High customization costs and reduction of natural mobility put current rehabilitative knee braces at a disadvantage. A
resolution to this problem is to integrate a Magnetorheological (MR) fluid-based joint into the system. A MR joint will
allow patients to apply and control a resistive torque to knee flexion and extension. The resistance torque can also be
continuously adjusted as a function of extension angle and patient strength (or as a function of time), which is currently
impossible with state of the art rehabilitative knee braces. A novel MR fluid-based controllable knee brace is designed
and prototyped in this research. The device exhibits large resistive torque in the on-state and low resistance in the offstate.

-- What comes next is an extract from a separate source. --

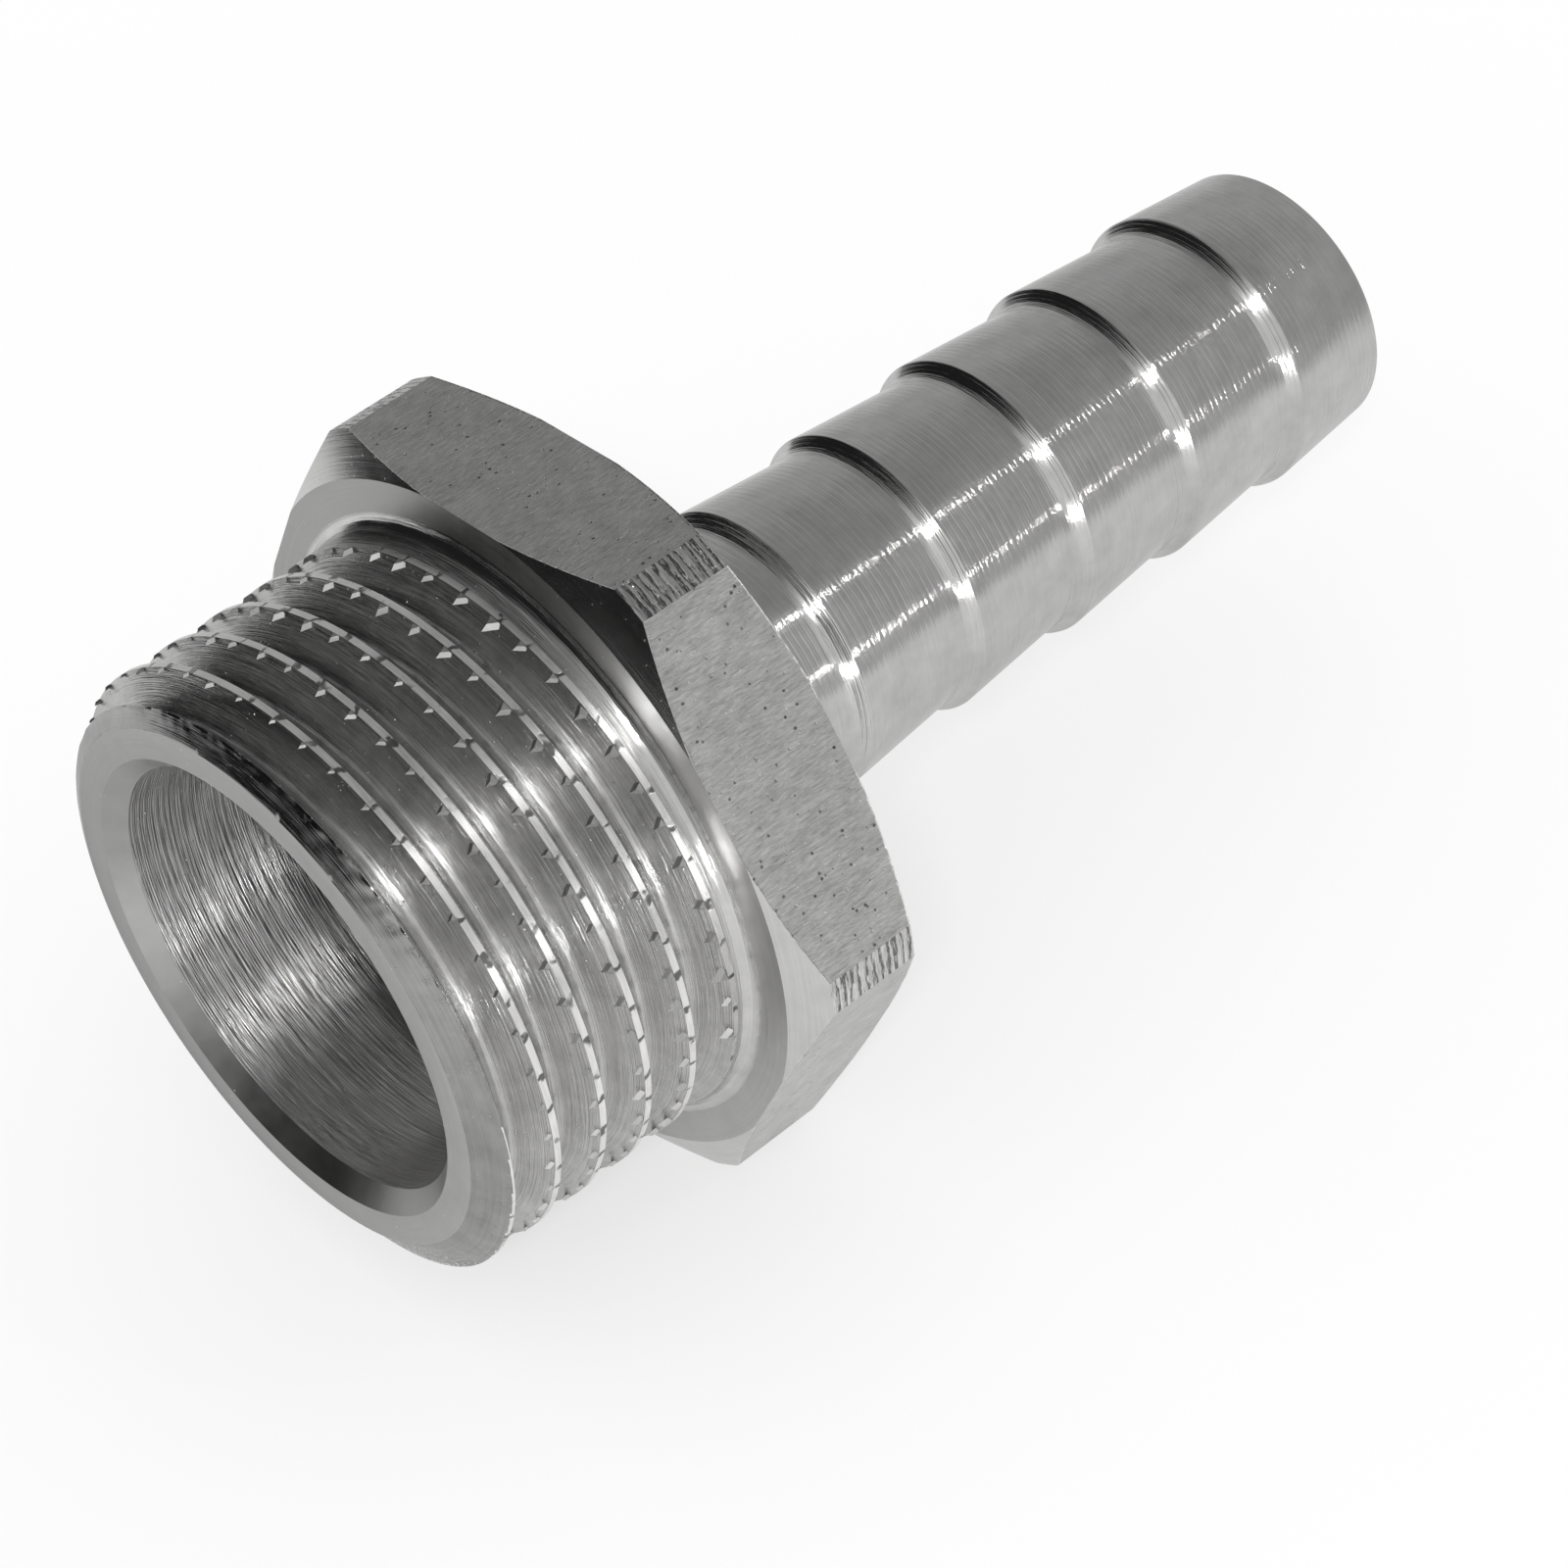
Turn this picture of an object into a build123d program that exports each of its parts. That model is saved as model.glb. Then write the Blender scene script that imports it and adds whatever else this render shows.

The controllable variable stiffness, compactness, and portability of the system make it a proper alternative to
current rehabilitative knee braces.
The disadvantage of current knee braces ranges from high cost for customization to a loss in physical mobility and limited rehabilitative value. One approach to solving this problem is to use a Magnetorheological (MR) device to make the knee brace have a controllable resistance. Our design solution is to replace the manufacturer's joint with an rotary MR fluid based shear damper. The device is designed based on a maximum yield stress, a corresponding magnetic field, a torque and the MR fluid viscosity. The analytical and experimental results show the advantages and the feasibility of using the proposed MR based controllable knee braces.